This is raging online debate at the moment. Some long-term subs are saying that they now are getting unlimited DVR for free, others are saying they are not. Different customers are getting different answers from DTV Stream reps when they contact them to ask about it.

Worst-case scenario for your in-laws is, if a week or so from now they aren't getting the free unlimited DVR, even after contacting support and asking for it, they just cancel the service. After they finish out the current month that's already paid for, they sign back up again using a different email address and then as a "new" customer they'll definitely get the free unlimited DVR. (From what I've read, the DTV Stream customer database is completely tied to email address as the unique identifier.) The only real downsides are that they'd lose whatever recordings are currently stored in their cloud DVR and, if they purchased any of those boxes up-front and chose to pay them off over time, they'll be charged the full remaining balance at the time they cancel. But cloud DVR recordings auto-expire after 90 days anyhow and they were always going to be on the hook for the full cost of those boxes ($120 each), so I don't see either as a huge deal. (Keep in mind too that a lot of recent shows are available from DTV Stream on-demand, with unskippable ads, as a back-up option if you don't have a cloud DVR recording of the show.)



pj1983 said:


> Good point. I wish I'd known that the box was optional before I had my in-laws sign up for the service. The sales rep, naturally, didn't happen to mention that. eBay is full of nearly-new to well-used DTVStream boxes in the $20 and up range. Some of them won't activate for various reasons and DirectTV won't replace them, of course, so it's up to the buyer to work out a resolution with the seller in those cases.
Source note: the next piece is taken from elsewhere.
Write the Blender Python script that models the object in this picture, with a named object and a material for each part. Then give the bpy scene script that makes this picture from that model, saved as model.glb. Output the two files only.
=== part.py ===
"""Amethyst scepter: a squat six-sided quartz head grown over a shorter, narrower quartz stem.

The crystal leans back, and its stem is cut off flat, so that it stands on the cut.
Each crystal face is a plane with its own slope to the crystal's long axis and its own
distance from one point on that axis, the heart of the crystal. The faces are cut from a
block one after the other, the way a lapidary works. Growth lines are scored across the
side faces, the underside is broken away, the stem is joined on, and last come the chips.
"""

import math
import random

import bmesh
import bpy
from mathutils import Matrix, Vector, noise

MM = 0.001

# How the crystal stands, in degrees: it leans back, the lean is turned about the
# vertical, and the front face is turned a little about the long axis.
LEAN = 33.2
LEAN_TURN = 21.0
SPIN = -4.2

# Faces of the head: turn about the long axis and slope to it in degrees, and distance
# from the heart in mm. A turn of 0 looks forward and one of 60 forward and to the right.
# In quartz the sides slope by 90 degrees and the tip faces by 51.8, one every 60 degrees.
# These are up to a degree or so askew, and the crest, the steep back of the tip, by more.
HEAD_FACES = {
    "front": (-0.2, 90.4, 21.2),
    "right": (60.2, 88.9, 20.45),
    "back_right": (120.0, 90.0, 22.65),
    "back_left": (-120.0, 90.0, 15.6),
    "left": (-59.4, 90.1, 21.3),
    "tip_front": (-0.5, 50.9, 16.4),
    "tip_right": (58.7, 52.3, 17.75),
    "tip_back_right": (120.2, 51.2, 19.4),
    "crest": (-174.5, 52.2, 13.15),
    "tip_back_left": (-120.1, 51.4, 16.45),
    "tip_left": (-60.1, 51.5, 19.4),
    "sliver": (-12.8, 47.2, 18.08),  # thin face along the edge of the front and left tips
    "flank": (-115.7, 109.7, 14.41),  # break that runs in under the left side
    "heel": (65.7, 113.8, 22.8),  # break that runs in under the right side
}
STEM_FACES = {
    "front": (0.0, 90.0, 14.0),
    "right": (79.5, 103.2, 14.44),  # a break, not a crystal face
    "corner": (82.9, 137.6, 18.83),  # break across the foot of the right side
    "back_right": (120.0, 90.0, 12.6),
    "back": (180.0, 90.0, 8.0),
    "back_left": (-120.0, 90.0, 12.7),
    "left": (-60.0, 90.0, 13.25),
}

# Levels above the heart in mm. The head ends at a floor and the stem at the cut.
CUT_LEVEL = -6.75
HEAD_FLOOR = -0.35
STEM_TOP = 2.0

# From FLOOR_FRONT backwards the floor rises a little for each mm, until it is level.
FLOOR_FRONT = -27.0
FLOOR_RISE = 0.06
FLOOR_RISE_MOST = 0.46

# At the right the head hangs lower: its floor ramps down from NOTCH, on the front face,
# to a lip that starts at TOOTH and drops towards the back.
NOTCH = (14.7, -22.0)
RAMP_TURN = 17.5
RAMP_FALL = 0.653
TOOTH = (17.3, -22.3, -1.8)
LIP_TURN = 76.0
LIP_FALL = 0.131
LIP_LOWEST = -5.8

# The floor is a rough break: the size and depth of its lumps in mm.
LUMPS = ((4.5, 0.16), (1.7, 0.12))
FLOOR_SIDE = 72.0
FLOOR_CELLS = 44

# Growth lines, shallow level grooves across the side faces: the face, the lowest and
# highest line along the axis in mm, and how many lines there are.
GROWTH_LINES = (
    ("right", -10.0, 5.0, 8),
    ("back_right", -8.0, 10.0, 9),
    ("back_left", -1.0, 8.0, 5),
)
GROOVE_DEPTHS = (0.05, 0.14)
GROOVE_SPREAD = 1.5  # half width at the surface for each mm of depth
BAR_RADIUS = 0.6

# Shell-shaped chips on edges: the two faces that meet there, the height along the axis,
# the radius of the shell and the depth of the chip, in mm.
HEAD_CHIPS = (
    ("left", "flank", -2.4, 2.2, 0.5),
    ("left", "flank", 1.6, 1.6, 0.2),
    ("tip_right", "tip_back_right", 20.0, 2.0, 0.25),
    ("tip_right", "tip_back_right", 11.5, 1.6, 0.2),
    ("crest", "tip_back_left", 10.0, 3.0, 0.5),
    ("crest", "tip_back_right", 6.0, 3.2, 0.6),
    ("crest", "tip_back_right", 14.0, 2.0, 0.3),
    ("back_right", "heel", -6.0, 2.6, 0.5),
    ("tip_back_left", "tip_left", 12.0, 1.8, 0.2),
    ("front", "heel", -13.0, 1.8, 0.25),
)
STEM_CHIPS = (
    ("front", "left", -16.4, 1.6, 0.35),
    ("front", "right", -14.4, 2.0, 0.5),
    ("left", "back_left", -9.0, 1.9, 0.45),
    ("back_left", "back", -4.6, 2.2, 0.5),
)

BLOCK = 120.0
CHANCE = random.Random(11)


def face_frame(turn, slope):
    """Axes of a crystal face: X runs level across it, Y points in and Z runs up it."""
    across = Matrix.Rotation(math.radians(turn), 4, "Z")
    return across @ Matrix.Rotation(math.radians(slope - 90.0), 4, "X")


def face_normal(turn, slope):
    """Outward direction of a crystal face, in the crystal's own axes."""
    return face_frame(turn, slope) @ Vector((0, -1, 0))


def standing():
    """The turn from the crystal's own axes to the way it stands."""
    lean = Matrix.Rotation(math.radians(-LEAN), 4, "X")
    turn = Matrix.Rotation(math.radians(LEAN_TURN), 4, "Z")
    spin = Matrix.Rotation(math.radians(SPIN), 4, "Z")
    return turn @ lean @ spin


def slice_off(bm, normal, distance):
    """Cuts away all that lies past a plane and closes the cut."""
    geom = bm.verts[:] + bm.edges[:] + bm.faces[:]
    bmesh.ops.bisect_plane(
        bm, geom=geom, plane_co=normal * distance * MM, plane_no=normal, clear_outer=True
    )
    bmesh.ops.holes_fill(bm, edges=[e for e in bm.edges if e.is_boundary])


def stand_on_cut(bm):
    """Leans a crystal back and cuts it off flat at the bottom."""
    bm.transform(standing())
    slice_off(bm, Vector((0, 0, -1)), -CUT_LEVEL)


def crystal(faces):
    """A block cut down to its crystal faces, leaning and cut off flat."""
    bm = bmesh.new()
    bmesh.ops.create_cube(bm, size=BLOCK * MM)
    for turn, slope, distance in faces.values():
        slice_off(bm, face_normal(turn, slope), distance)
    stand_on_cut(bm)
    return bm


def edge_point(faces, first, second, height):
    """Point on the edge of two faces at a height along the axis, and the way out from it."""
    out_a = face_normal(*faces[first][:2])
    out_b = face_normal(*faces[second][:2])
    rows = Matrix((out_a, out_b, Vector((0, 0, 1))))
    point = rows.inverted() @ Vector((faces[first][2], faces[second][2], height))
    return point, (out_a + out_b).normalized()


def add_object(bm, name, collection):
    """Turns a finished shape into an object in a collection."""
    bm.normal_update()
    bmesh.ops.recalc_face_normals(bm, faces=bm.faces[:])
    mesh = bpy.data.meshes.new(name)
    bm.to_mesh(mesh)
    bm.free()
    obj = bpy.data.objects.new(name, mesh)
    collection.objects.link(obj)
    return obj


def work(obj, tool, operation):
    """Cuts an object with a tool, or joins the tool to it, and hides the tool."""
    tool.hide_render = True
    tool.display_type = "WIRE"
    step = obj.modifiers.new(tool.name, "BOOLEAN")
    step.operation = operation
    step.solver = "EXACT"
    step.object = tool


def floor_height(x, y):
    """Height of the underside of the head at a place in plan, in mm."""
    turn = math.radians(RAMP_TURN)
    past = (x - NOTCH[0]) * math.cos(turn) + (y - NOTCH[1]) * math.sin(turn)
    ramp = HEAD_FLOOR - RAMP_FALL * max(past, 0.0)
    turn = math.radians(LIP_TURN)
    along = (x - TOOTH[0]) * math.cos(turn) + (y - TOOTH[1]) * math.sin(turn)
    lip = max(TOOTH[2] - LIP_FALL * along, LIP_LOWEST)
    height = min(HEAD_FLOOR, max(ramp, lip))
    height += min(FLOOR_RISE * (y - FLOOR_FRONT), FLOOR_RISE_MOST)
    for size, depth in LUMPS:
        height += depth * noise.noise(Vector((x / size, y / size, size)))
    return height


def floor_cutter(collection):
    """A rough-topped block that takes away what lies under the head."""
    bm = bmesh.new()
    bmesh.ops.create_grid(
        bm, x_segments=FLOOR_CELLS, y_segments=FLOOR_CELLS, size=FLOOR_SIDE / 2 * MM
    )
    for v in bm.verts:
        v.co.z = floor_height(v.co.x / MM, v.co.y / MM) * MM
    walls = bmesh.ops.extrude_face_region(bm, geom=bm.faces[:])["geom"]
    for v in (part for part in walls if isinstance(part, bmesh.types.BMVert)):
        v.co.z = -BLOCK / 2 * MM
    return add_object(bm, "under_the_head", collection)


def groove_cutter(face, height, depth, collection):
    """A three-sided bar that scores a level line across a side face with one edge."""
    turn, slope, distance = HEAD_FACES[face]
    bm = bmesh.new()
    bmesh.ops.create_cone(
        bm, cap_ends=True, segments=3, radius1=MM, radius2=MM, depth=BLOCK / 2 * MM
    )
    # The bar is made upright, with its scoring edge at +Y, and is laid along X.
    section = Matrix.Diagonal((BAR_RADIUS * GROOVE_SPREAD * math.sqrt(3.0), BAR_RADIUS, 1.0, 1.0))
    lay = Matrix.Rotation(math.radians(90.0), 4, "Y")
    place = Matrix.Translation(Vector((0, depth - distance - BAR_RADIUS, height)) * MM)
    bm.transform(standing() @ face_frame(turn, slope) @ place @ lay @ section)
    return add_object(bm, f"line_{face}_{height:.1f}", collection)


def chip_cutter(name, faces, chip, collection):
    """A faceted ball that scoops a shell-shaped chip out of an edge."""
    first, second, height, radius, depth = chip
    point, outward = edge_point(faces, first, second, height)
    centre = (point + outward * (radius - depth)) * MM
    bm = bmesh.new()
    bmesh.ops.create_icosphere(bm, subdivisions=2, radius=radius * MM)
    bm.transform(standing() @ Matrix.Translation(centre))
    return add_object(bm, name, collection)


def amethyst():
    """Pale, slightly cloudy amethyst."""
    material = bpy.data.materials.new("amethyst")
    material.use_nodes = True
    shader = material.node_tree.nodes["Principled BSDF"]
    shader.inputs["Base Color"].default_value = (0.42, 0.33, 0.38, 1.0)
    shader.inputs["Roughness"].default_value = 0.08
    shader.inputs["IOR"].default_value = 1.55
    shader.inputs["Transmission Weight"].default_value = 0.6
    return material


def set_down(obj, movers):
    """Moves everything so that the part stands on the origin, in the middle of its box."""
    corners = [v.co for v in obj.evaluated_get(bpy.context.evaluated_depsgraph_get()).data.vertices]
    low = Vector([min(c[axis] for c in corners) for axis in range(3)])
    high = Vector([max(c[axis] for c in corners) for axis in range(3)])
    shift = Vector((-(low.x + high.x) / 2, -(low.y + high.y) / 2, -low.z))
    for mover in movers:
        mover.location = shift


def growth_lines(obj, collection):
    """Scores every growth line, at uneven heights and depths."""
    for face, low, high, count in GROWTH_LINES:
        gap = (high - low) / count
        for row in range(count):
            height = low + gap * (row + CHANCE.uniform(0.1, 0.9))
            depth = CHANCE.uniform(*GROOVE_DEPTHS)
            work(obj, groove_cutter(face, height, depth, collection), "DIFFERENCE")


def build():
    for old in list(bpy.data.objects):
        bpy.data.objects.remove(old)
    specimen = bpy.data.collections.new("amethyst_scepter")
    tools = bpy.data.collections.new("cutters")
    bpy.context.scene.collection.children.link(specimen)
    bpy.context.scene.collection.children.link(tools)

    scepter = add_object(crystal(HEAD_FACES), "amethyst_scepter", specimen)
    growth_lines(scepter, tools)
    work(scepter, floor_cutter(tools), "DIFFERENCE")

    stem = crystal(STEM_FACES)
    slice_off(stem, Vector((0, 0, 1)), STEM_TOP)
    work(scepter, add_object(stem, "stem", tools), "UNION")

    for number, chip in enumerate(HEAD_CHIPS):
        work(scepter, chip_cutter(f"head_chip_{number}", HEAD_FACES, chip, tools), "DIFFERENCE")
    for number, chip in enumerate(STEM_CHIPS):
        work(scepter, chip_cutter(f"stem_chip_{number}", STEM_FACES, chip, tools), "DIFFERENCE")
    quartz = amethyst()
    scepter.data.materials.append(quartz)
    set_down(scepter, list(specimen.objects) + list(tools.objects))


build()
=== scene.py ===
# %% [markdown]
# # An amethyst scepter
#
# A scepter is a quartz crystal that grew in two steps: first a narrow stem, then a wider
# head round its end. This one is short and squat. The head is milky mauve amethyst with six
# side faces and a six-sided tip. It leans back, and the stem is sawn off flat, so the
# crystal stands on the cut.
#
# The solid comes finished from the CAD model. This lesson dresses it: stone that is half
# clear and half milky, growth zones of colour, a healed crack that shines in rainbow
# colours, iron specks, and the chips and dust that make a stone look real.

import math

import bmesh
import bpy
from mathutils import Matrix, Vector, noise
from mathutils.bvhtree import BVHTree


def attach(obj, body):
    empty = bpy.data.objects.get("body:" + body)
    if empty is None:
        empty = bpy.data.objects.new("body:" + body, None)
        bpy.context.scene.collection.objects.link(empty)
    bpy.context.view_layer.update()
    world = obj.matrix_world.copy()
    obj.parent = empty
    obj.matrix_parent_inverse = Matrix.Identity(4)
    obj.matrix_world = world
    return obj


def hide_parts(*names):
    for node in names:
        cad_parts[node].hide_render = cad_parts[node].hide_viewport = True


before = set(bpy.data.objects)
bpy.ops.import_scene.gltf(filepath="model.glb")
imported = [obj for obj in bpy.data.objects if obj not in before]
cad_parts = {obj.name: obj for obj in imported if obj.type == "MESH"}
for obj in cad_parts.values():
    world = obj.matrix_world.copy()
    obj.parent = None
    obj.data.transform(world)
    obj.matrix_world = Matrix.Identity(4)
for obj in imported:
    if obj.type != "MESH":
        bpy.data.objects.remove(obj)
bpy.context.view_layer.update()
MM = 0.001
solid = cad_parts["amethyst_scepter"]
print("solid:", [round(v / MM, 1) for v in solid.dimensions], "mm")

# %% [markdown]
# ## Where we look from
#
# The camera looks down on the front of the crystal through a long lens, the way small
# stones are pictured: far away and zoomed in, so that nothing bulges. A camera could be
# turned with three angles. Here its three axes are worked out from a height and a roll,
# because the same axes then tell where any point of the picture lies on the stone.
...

Yes. I used to routinely mention the eBay option for those boxes but now that some older boxes aren't properly activating, I don't even recommend it. I'm sure that option will still work out for many folks, but it appears to be a "buyer beware" situation now.


----------



## mattack (Apr 9, 2001)

CA2DC said:


> IF I were happy with my Edge with CableCARD and the newer Tivo UI, I wouldn't be contemplating a change and wouldn't have posted.  Problem is that we hate the new UI and my Edge isn't nearly as reliable as my previous boxes.
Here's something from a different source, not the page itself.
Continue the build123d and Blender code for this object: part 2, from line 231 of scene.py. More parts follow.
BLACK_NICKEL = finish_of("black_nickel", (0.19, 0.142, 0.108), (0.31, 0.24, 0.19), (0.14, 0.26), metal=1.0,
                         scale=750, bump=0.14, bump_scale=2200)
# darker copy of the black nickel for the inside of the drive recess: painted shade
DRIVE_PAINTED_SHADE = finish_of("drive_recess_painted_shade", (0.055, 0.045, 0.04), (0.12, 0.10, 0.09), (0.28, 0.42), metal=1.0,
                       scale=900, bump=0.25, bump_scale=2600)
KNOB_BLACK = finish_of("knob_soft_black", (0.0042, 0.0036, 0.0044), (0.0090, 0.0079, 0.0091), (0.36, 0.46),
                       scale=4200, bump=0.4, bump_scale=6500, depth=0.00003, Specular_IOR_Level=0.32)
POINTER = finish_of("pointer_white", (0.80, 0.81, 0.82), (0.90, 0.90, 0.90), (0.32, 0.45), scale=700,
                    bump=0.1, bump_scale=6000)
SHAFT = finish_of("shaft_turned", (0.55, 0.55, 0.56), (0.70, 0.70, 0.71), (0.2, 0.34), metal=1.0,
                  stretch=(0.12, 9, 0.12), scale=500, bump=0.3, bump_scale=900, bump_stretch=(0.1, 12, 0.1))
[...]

then why did you get newer boxes? If you still have e.g. Premiere or Roamio boxes, you can use them (that's what I use).

Did you "upgrade" thinking it would be an improvement just for the heck of it?


----------



## WVZR1 (Jul 31, 2008)

OP - You mention having FiOS & Verizon but you never mention 'location'. Are you in NOVA by chance? zip code? What Mini(s) do you use?


----------



## DocNo (Oct 10, 2001)

timbracken said:


> My 3TB Bolt+ died a few months ago (failed harddrive yet again on that unit) and I got the Edge. I use the 1st gen mini in my other room. Based on your comment I’m wondering if I can revive my Bolt+ by hooking up an external harddrive to it and use it in place of the mini? I deactivated my service though on the Bolt+ and bought Lifetime with the Edge. Just curious what my options are with the Bolt (if any). Thanks for any input.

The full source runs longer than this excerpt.